His promotion to Chunin after forfeiting demonstrates Konoha’s values. The judges recognized that his strategic display outweighed the technical loss—leadership potential matters more than individual victory. Shikamaru’s promotion while Naruto (who won his fight) wasn’t promoted sends a clear message about what Konoha needs.

This early promotion creates narrative purpose. As Chunin, Shikamaru can lead missions; as acknowledged strategist, he can advise higher-ranked ninja. His subsequent leadership of the Sasuke Retrieval mission and later tactical roles depend on this promotion’s credibility.

Post-War Role: Naruto’s Shadow

Adult Shikamaru serves as Naruto’s advisor and right-hand—the intelligence behind the Hokage’s authority. This role suits him perfectly: influence without public responsibility, strategic impact without formal leadership burden. He advises decisions he won’t have to personally execute.

His marriage to Temari, the woman who defeated him philosophically (she never accepted his forfeit as real loss), completes his personal arc. Their son Shikadai continues the Nara legacy while Shikamaru guides Konoha from the shadows—literally and figuratively.
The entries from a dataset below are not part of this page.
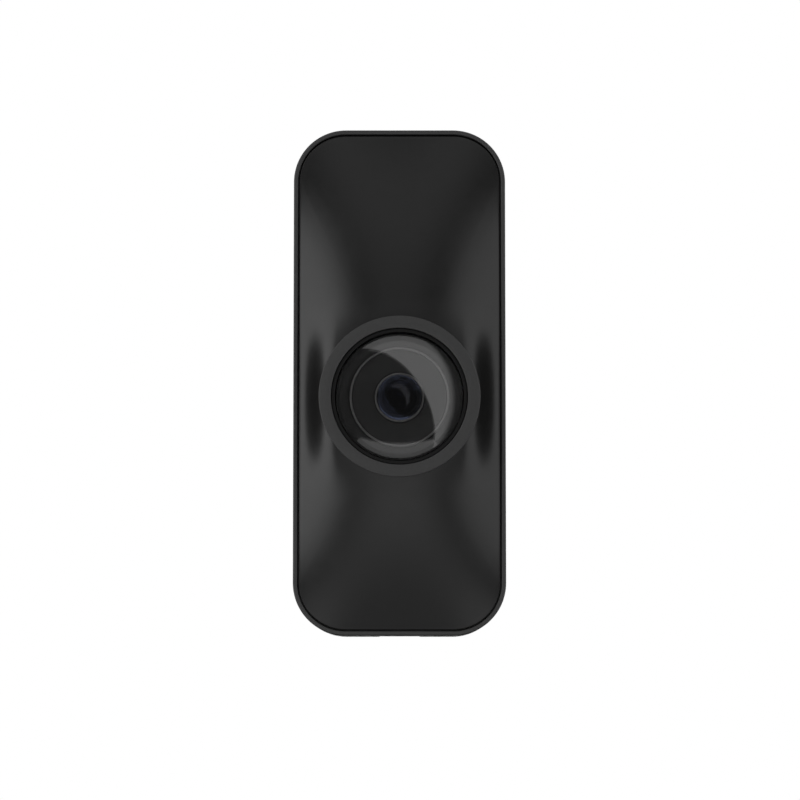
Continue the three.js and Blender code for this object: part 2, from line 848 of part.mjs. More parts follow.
function bodyGroup() {
  const group = new THREE.Group();
  group.add(
    part("wall_plate", wallPlate(), GREY_PLASTIC),
    part("security_screw", securityScrew(), STEEL),
    part("rear_housing", rearHousing(), GREY_PLASTIC),
    part("front_shell", frontShell(), BLACK_PLASTIC),
    part("perimeter_seal", perimeterSeal(), RUBBER),
    part("main_board", mainBoard(), BOARD_GREEN),
    part("processor", box([-6, 6], [-10, 2], [9.3, 10.1]), CHIP_BLACK),
    part("shield_can", box([-9, 9], [-41, -28], [9.3, 11.6]), STEEL),
    part("antenna", antenna(), STEEL),
    part("battery", slab(roundedRectangle(18, 13.4, 2), 9.6, 15.6, 4).translate(0, 32, 0), BATTERY_FOIL),
    part("usb_socket", usbSocket(), STEEL),
    part("usb_cover", usbCover(), RUBBER),
    part("setup_button", setupButton(), GREY_PLASTIC),
    part("setup_plunger", setupPlunger(), BLACK_MATT),
    part("setup_switch", setupSwitch(), CHIP_BLACK),
    part("microphone", box([8.6, 12.4], [-53.8, -50.8], [9.3, 10.4]), STEEL),
    part("microphone_boot", microphoneBoot(), RUBBER),
    part("speaker_mesh", box([-10.8, 7.6], [-57.7, -57.4], [12, 18]), FOAM),
  );
  const atCorner = (mesh, i) => {
    const [sx, sy] = CORNERS[i];
    mesh.position.set(sx * CASE_SCREW.x, sy * CASE_SCREW.y, 0);
  };
  addCopies(group, CORNERS.length, "case_screw", atCorner, caseScrew, STEEL);
  const atTerminal = (mesh, i) => mesh.position.set(i ? TERMINAL_X : -TERMINAL_X, WIRE_OPENING.y, 0);
  addCopies(group, 2, "terminal_screw", atTerminal, terminalScrew, BRASS);
  addCopies(group, 2, "terminal_washer", atTerminal, terminalWasher, BRASS);
  return group;
}

function speakerGroup() {
  const group = new THREE.Group();
  group.position.y = SPEAKER.y;
  group.add(
    part("speaker_basket", speakerBasket(), BLACK_MATT),
    part("speaker_magnet", bar(6, 12.5, 14.6), STEEL),
    part("speaker_cone", speakerCone(), FOAM),
    part("speaker_gasket", speakerGasket(), FOAM),
  );
  return group;
}

function cameraGroup() {
  const group = new THREE.Group();
  group.position.y = LENS_HEIGHT;
  const clearGlass = part("clear_glass", filterGlass(), LENS_GLASS);
  clearGlass.position.x = FILTER_PITCH;
  group.add(
    part("button_ring", buttonRing(), GREY_PLASTIC),
    part("button_membrane", buttonMembrane(), RUBBER),
    part("button_board", buttonBoard(), BOARD_GREEN),
    part("camera_housing", cameraHousing(), BLACK_PLASTIC),
    part("dome_window", domeWindow(), SMOKED_GLASS),
    part("dome_seal", domeSeal(), RUBBER),
    part("lens_shroud", lensShroud(), BLACK_MATT),
    part("shroud_trim_ring", shroudTrimRing(), GREY_PLASTIC),
    part("lens_barrel", lensBarrel(), BLACK_MATT),
    part("lens_front_element", frontElement(), LENS_GLASS),
    part("lens_rear_element", rearElement(), LENS_GLASS),
    part("lens_retainer", lensRetainer(), GREY_PLASTIC),
    part("lens_holder", lensHolder(), BLACK_MATT),
    part("ir_filter_carriage", filterCarriage(), BLACK_PLASTIC),
    part("ir_cut_glass", filterGlass(), LENS_GLASS),
    clearGlass,
    part("image_sensor", box([-3.6, 3.6], [-3.2, 3.2], [11.5, 12.4]), CHIP_BLACK),
    part("camera_board", bar(15.3, 10.4, 11.4, 24), BOARD_GREEN),
    part("camera_ribbon", cameraRibbon(), POLYIMIDE),
    part("ir_led_board", ledBoard(), BOARD_GREEN),
  );
  addCopies(group, SWITCH_COUNT, "button_switch", aroundAxis(SWITCH_CIRCLE), buttonSwitch, CHIP_BLACK);
  const plunger = () => bar(0.9, 18.5, 19.9, 16);
  addCopies(group, SWITCH_COUNT, "switch_plunger", aroundAxis(SWITCH_CIRCLE), plunger, BLACK_MATT);
  addCopies(group, SWITCH_COUNT, "ir_led", aroundAxis(11), infraredLed, CHIP_BLACK);
  return group;
}

const doorbell = new THREE.Group();
doorbell.add(bodyGroup(), speakerGroup(), cameraGroup());
doorbell.rotation.x = Math.PI / 2; // front view frame to +Z up

export default doorbell;
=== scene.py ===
"""A slim video doorbell on its wall plate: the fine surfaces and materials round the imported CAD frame.

Sections are worked out in a front view frame in millimetres, as in the CAD: x to the right, y up, and
depth out of the wall towards the visitor. place() turns that frame into Blender's, in metres.
"""

import json
import math

import bmesh
import bpy
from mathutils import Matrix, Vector


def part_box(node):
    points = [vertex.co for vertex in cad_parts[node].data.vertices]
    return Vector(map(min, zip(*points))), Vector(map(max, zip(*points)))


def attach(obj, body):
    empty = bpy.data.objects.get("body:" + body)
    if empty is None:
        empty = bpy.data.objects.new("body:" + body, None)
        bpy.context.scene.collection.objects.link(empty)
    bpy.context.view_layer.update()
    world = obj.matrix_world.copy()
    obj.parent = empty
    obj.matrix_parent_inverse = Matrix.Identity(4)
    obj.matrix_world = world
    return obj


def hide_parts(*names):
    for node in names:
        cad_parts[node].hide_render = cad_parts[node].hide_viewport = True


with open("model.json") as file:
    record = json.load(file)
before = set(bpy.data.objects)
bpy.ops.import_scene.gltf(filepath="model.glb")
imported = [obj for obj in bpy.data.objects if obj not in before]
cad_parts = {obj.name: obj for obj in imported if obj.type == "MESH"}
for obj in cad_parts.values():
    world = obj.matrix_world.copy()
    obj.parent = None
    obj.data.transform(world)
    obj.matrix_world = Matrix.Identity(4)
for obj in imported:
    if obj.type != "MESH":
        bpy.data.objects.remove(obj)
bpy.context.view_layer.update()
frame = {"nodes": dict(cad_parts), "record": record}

MM = 0.001
ROUND = 160  # segments in a turned part that shows
SMALL_ROUND = 64  # segments in a screw or other small turned part
CORNER = 28  # segments in one corner of the body


class Extent:
    """A CAD node's box, in the front view frame."""

    def __init__(self, node):
        low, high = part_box(node)
        self.left, self.right = low.x / MM, high.x / MM
        self.bottom, self.top = low.z / MM, high.z / MM
        self.back, self.front = -high.y / MM, -low.y / MM
        self.y = (self.bottom + self.top) / 2
        self.depth = (self.back + self.front) / 2
        self.half_width = (self.right - self.left) / 2
        self.half_height = (self.top - self.bottom) / 2
        self.radius = self.half_width


BODY = Extent("rear_housing")
SHELL = Extent("front_shell")
RING = Extent("button_ring")
TUBE = Extent("camera_housing")
DOME = Extent("dome_window")
TRIM = Extent("shroud_trim_ring")
FRONT_GLASS = Extent("lens_front_element")
PLATE = Extent("wall_plate")
LOCK_SCREW = Extent("security_screw")
COVER = Extent("usb_cover")
SOCKET = Extent("usb_socket")
SETUP = Extent("setup_button")
LENS_Y = TUBE.y

CORNER_RADIUS = 12.4
WALL = 2.2
RIM = 1.0
SHELL_INSET = BODY.half_width - SHELL.half_width
LEDGE = 19.0
FLOOR_BACK = 3.2
FLOOR_FRONT = 4.8

BARREL_RADIUS = 18.7  # the shell's opening round the ring
BARREL_BORE = 17.7
CROWN_BASE = 21.6  # the depth that the shell's crown rises from
SHELL_BACK = 19.6
SHELL_INNER_FRONT = 28.0
SHELL_THICKNESS = 1.5
SHOULDER_OUTER = 23.5  # where the shoulders beside the barrel start and end, across the shell
SHOULDER_INNER = 14.0
SHOULDER_REACH = 24.0  # how far they run up and down it

RING_BORE = 16.0
BEZEL_OUTER = 15.5
BEZEL_LIP = 15.88
BEZEL_SEAT = 15.02
DOME_CURVATURE = 30.0
DOME_RIM_INNER = 13.9
DOME_THICKNESS = 1.2
DOME_EDGE_BACK = 29.2

HOOK_X = 13.0
HOOK_FEET = (30.0, -36.0)  # the height of each pair of hooks
POCKET_DEPTH = 6.2
WIRE_OPENING = {"y": -16.0, "half_width": 11.0, "half_height": 9.0}
SLOT_HEIGHTS = (43.0, -40.0)  # of the two slots for the wall screws
SLOT_HALF_WIDTH, SLOT_HALF_HEIGHT = 2.4, 4.5
PLATE_FRONT = 2.8
SCREW_SEAT = -58.2  # where the security screw's head rests

WINDOW_INNER_ARC = {"centre": (-2.57, -1.54), "dark": 3.445, "bright": 3.46}
WINDOW_OUTER_ARC = {"centre": (-2.1, 0.2), "dark": 3.5, "bright": 3.25}
SURROUND_STRENGTH, BACKDROP_STRENGTH = 0.02, 1.0
SCREW_DEPTH = (LOCK_SCREW.back + LOCK_SCREW.front) / 2


def place(x, y, depth):
    return Vector((x * MM, -depth * MM, y * MM))


# ---------------------------------------------------------------- mesh building


def new_piece(name, bm, material, body, slot, *nodes, smooth_angle=35):
    """Finishes a piece: outward faces, smooth shading between edges, its material and its CAD nodes."""
    bmesh.ops.recalc_face_normals(bm, faces=bm.faces)
    mesh = bpy.data.meshes.new(name)
    bm.to_mesh(mesh)
    bm.free()
    mesh.materials.append(material)
    piece = bpy.data.objects.new(name, mesh)
    bpy.context.scene.collection.objects.link(piece)
    smooth_again(piece, smooth_angle)
    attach(piece, body)
    if nodes:
        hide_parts(*nodes)
    return piece


def smooth_again(piece, angle=35):
    piece.data.shade_smooth()
    piece.data.set_sharp_from_angle(angle=math.radians(angle))


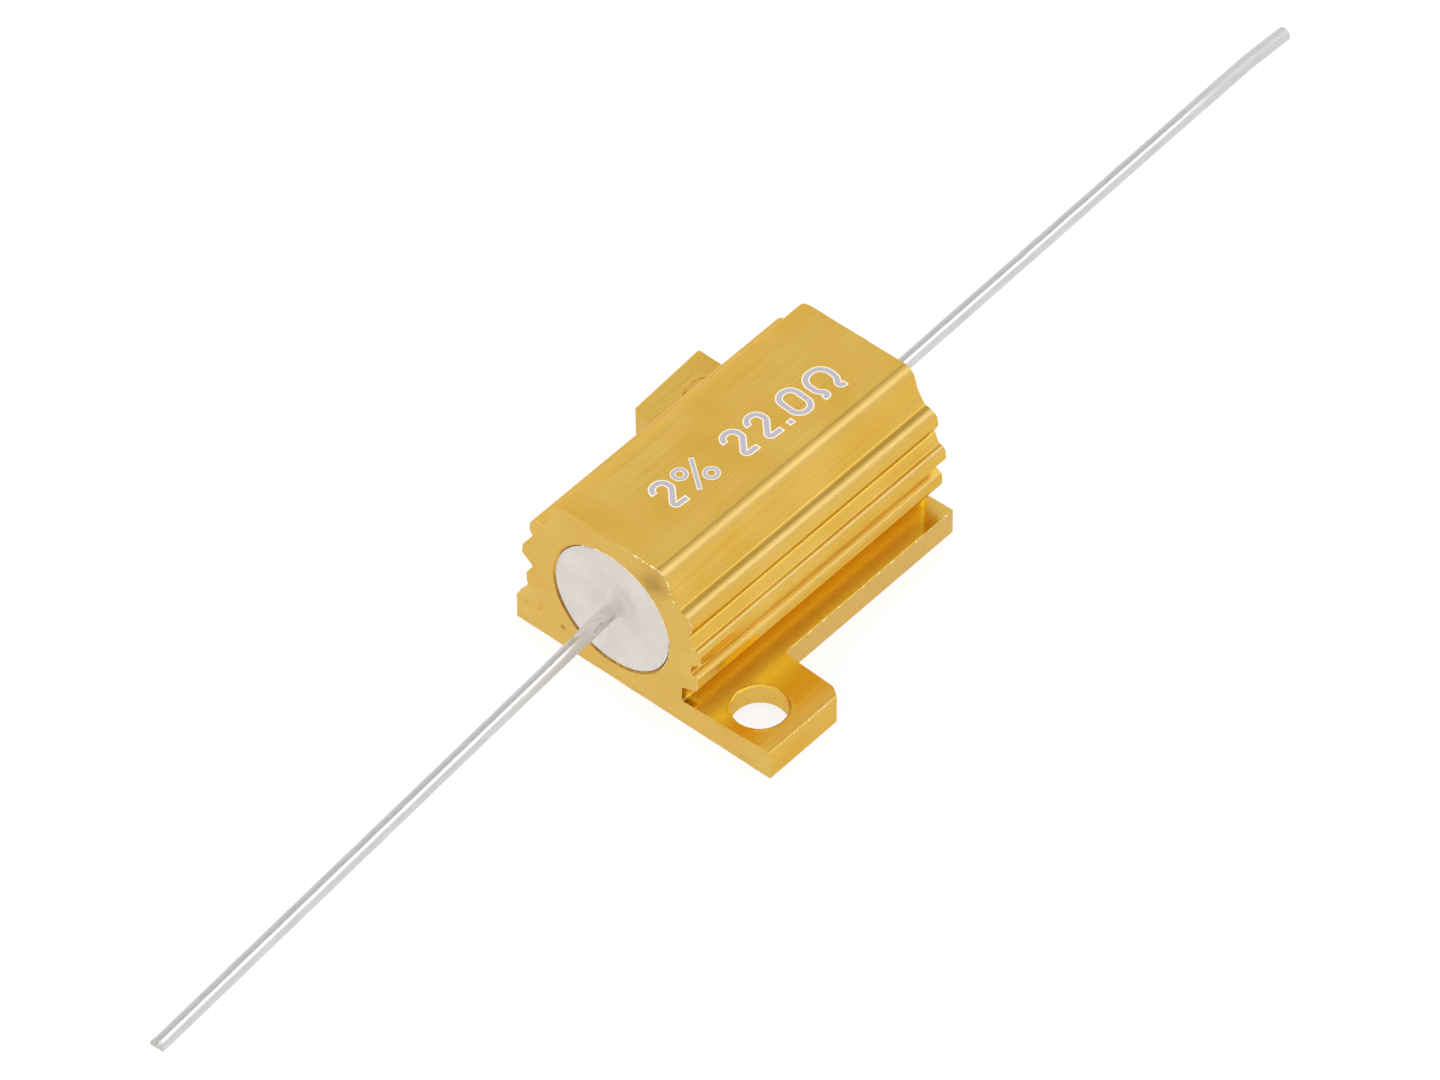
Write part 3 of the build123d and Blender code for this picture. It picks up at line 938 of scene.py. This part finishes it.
def wire_rings(route, radius, push=0.0):
    """Rings round a level route: route + radius * (sideways * cos a + up * sin a) + forward * push."""
    forward = np.gradient(route, axis=0)
    forward /= np.hypot(*forward.T)[:, None]
    out, rise = radius * wire_across, radius * wire_up
    push = push + 0 * out
    x = route[:, :1] + forward[:, 1:] * out + forward[:, :1] * push
    y = route[:, 1:] - forward[:, :1] * out + forward[:, 1:] * push
    return np.stack([x, y, axis_height + rise + 0 * x], axis=-1)


def along(route):
    """Distance of each point of a route from its start."""
    return np.concatenate([[0], np.cumsum(np.hypot(*np.diff(route, axis=0).T))])


def worn(route, seed):
    """Radius of handled wire on each ring: a slow wobble round it, as deep as deepest_wear."""
    s = along(route)[:, None]
    wobble = ripple(s + 0.4 * np.sin(wire_angle + seed), (5.3, 2.9, 1.7), seed)
    return wire_radius - deepest_wear / 2 + deepest_wear / 2 * wobble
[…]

Boruto-era Shikamaru demonstrates mature genius: still complaining about troublesome situations, still solving them anyway. The character consistency across decades reinforces that growth doesn’t require personality transformation. Shikamaru remains lazy, remains brilliant, remains essential.

Why Shikamaru Resonates

Shikamaru appeals to viewers who recognize themselves in his reluctance. Capability doesn’t automatically create desire to use it. Talent doesn’t eliminate preference for easy paths. Shikamaru’s resentment of his own gifts, and gradual acceptance of their demands, mirrors real experiences of intelligent people who’d rather not bear intelligence’s burdens.

His tactical victories satisfy in ways power-based wins don’t. When Naruto overwhelms enemies through Nine-Tails chakra, it’s impressive but expected. When Shikamaru defeats Hidan through cemetery preparation and improvised wire techniques, it’s earned through visible cleverness. The audience follows his reasoning and appreciates the solution’s elegance.

The lazy genius represents a specific fantasy: being smart enough that minimal effort still achieves excellent results. Shikamaru embodies this while demonstrating its limits—eventually, circumstances force full engagement. His compromise between fantasy and reality makes him relatable where pure wish-fulfillment characters aren’t.

In a series full of hard workers (Naruto, Lee) and natural talents (Sasuke, Neji), Shikamaru occupies unique space: the talent who’d rather not, forced by circumstances and conscience to engage anyway. That space—between capability and desire—is where his character lives, and it’s a space many viewers understand intimately.